Affixed to the wreath are four candles—three purple and one rose or pink—which are lit one on each of the four Sundays of Advent. The rose candle, also called the joy candle, is lit on the Third Sunday. This tradition comes from the time when Advent was observed more penitentially with strict fasting, similar to Lent. The fast was broken on the Third Sunday of Advent—called Gaudete or Rejoice Sunday—in anticipation of the great event to come.
Wreaths have long been a sign of victory, while the light from the candles—increasing weekly—symbolically dispel the darkness. As the candles burn, they mark the passing of time until Christmas.
The Creche: The origin of this custom dates back to St. Francis in the 1200s, when he travelled to Greccio, an old hill town of the province of Rieti in Italy. It is said he visited the city to celebrate Christmas and noticed that the chapel was too small to fit all the worshippers. Near the town square he erected a manger and brought live animals to reenact the birth of Jesus. Soon, inspired artists all over the world began making their own nativity sets.
Santons: Crafted in the Provence region of southeast France for over 300 years, santons, or little saints are small hand-painted terra-cotta nativity figurines. The makers of santons, known as santonniers, take their models from the people of 18th century rural France rather than the Bethlehem of Jesus’ time. True santons are never made of any material other than terra-cotta—a reference to God making human beings from clay.
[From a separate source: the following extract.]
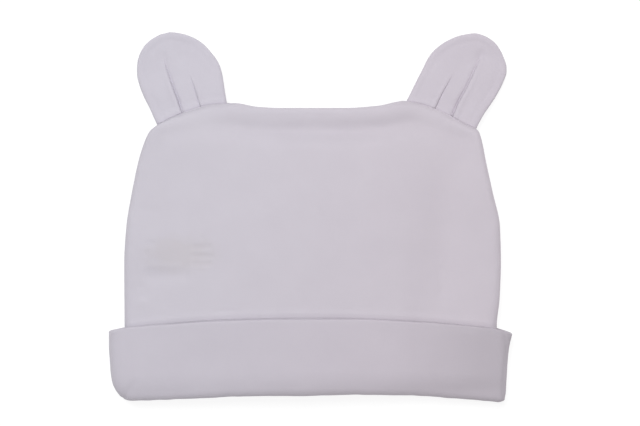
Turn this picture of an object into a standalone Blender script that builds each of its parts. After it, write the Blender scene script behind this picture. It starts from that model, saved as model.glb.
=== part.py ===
"""A baby hat with two ears, lying on its back with its front panel up.

+X runs to the ear on the right, +Y from the brim towards the ears, +Z up. Lengths are in metres.
The crown is a front and a back panel that meet at side seams and a top seam. The brim is a ring of
cloth folded up over the lower edge of the crown. An ear is sewn into each end of the top seam.
Heights along Y are counted from the line through the two lower corners of the brim, the base line.
The finished hat is moved so that the origin lies under the middle of its box.
"""
import math
from collections import namedtuple

import bmesh
import bpy
from mathutils import Vector

# Crown, lying flat
CROWN_WIDTH = 0.1758
SHOULDER_HEIGHT = 0.1285
SEAM_HEIGHT = 0.0070
EDGE_RADIUS = 0.0050
SWELL = 0.0080
PANEL_WALL = 0.0016
SEAM_GAP = 0.0003
SEAM_STAND = 0.0005

# Brim, turned up over the crown
CUFF_HEIGHT = 0.0324
CUFF_BOW = 0.0064
CUFF_FLARE = 0.0060
CUFF_WALL = 0.0020
CUFF_CLEARANCE = 0.0006
CUFF_RAMP = 0.0150
FOLD_ARCH = 0.0025
FOLD_RADIUS = 0.0018
FOLD_TUCK = 0.0100

# Ears
EAR_LENGTH = 0.0406
EAR_WIDTH = 0.0400
EAR_THICKNESS = 0.0032
EAR_LIFT = 0.0003
PLEAT_DEPTH = 0.0012
PLEAT_FOLD = 0.0004

# Faces across, along and around each piece
ROUND_STEPS = 3
PANEL_COLUMNS = 22
CUFF_ROWS_INSIDE = 3
RAMP_ROWS = 4
CROWN_BODY_ROWS = 7
CUFF_LEG_ROWS = 5
FOLD_STEPS = 6
TUCK_ROWS = 2

CrownRow = namedtuple("CrownRow", "up left right swell")
TopRow = namedtuple("TopRow", "across height")
CuffRow = namedtuple("CuffRow", "up left right")
Dent = namedtuple("Dent", "across up half_width half_height depth")
EarRow = namedtuple("EarRow", "along outer inner")
Pleat = namedtuple("Pleat", "base tip reach")
Ear = namedtuple("Ear", "name side seam_end tilt outline pleats")

# Half widths of the crown as shares of half its width, by share of the shoulder's height,
# and how much of the swell each height has
CROWN_OUTLINE = (
    CrownRow(0.000, 0.950, 0.980, 0.82),
    CrownRow(0.080, 0.958, 0.984, 0.88),
    CrownRow(0.270, 1.000, 0.980, 0.98),
    CrownRow(0.370, 1.000, 0.995, 1.00),
    CrownRow(0.500, 1.000, 1.000, 1.00),
    CrownRow(0.630, 0.989, 0.995, 0.95),
    CrownRow(0.760, 0.960, 0.959, 0.82),
    CrownRow(0.870, 0.927, 0.921, 0.60),
    CrownRow(0.930, 0.900, 0.904, 0.42),
    CrownRow(0.975, 0.868, 0.884, 0.25),
    CrownRow(1.000, 0.822, 0.866, 0.15),
)

# Height of the top seam as a share of the shoulder's height, by share of its half width
TOP_SEAM = (
    TopRow(-1.00, 1.000),
    TopRow(-0.85, 1.041),
    TopRow(-0.62, 1.077),
    TopRow(-0.50, 1.079),
    TopRow(-0.35, 1.065),
    TopRow(-0.20, 1.061),
    TopRow(0.00, 1.061),
    TopRow(0.20, 1.061),
    TopRow(0.40, 1.069),
    TopRow(0.58, 1.088),
    TopRow(0.72, 1.072),
    TopRow(0.86, 1.038),
    TopRow(1.00, 0.994),
)

# Half widths of the brim as shares of the crown's half width and the flare together,
# by share of the brim's height at its ends
CUFF_OUTLINE = (
    CuffRow(0.00, 0.921, 0.950),
    CuffRow(0.07, 0.951, 0.957),
    CuffRow(0.15, 0.974, 0.965),
    CuffRow(0.25, 0.990, 0.967),
    CuffRow(0.42, 1.000, 0.972),
    CuffRow(0.60, 1.006, 0.977),
    CuffRow(0.80, 1.008, 0.982),
    CuffRow(1.00, 1.008, 0.992),
)

# Soft dents of the front panel: place and reach as shares of the crown's half width and of the
# shoulder's height, depth as a share of the swell
DENTS = (
    Dent(0.08, 1.000, 0.46, 0.045, 0.14),
    Dent(0.60, 0.600, 0.13, 0.330, 0.20),
    Dent(-0.84, 0.455, 0.11, 0.070, 0.12),
    Dent(0.86, 0.930, 0.12, 0.110, 0.14),
    Dent(-0.42, 0.820, 0.20, 0.160, 0.10),
)

# Outline of each ear as it lies: half widths as shares of half the ear's width, by share of its length
LEFT_EAR_OUTLINE = (
    EarRow(0.00, 0.865, 0.895),
    EarRow(0.10, 0.905, 0.905),
    EarRow(0.20, 0.940, 0.915),
    EarRow(0.34, 1.010, 0.925),
    EarRow(0.46, 1.045, 0.915),
    EarRow(0.56, 1.035, 0.870),
    EarRow(0.66, 0.975, 0.800),
    EarRow(0.76, 0.900, 0.690),
    EarRow(0.84, 0.790, 0.555),
    EarRow(0.91, 0.650, 0.370),
    EarRow(0.96, 0.480, 0.180),
    EarRow(0.99, 0.300, 0.020),
    EarRow(1.00, 0.210, -0.060),
)
RIGHT_EAR_OUTLINE = (
    EarRow(0.00, 0.880, 0.900),
    EarRow(0.07, 0.920, 0.880),
    EarRow(0.18, 0.980, 0.850),
    EarRow(0.28, 1.025, 0.820),
    EarRow(0.40, 1.080, 0.780),
    EarRow(0.55, 1.130, 0.735),
    EarRow(0.66, 1.125, 0.660),
    EarRow(0.76, 1.065, 0.540),
    EarRow(0.84, 0.960, 0.405),
    EarRow(0.91, 0.815, 0.240),
    EarRow(0.96, 0.650, 0.070),
    EarRow(0.99, 0.440, -0.060),
    EarRow(1.00, 0.330, -0.120),
)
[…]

Las Posadas: Las Posadas is a nine-day Hispanic celebration that commemorates Mary and Joseph’s hardship in finding a location where Jesus could be born. From the 16th of December through the 24th, actors playing the holy couple—joined by people from the community—reenact Mary and Joseph’s search for lodging through a neighborhood procession. The tradition originated in Mexico, but is now celebrated in many Latin-American countries.
Oplatki: On Christmas Eve, many families of Polish and Slovak background share a tradition of eating oplatki—unleavened wafers embossed with Christmas images. Small pieces are exchanged among family members and a blessing imparted. The custom shadows the Eucharistic celebration. It is also common to place a portion of the wafer in an envelope along with a Christmas card so distant loved ones could still partake in the family tradition.
Advent Calendars: There are many different methods used in modern Advent calendars to count down the days to Christmas Day. Drawing chalk lines, displaying small religious pictures or opening tiny windows to reveal sweet treats have all been used to mark the days until Christmas. In the U.S., Advent calendars grew in popularity thanks to President Eisenhower, whose grandchildren were photographed using one.
The Feast of Saint Lucia: In the Nordic countries of Sweden, Denmark, Norway, and Finland, Saint Lucia is venerated on December 13th through a special ceremony. A young girl portraying the Saint dons a white dress with a red sash around her waist and wears a crown of candles bordered by foliage. On the morning of December 13th, Saint Lucia awakens each member of the house with a cup of coffee and a tray full of saffron buns or ginger cookies.
Advent devotions can involve even very little children and help them in forming their understanding of the Incarnation and learning about preparing for the coming of Christ at Christmas.
For adults, Advent traditions remind us to turn our minds away from a commercialized interpretation of the season towards one of stillness and reflection. During Advent we rehearse our witness to the world as we prepare the way of the Lord and make room for the arrival of Christ in our hearts.
How about you? Do you have any special Advent traditions? Does you parish do anything that is unique to your culture? Do you do something at home? Share and let’s learn together!
Join the discussion and tell us your opinion.
I agree with Saint Paul, a Melting Pot is more suited to the Body of Christ (Galatians 3:28), and for good reason (Daniel 2:44)…
Another beautiful Advent tradition is that of the Jesse Tree. Our parish is hosting an event this Advent season when families can create a set of Jesse Tree ornaments for their home. We’ll do a little catechesis as to the significance and history of this tradition and we will provide families with booklets so that they know the story behind each ornament.
What a beautiful tradition, Cindy! I’d love to see pictures of the ornaments. Thanks for sharing.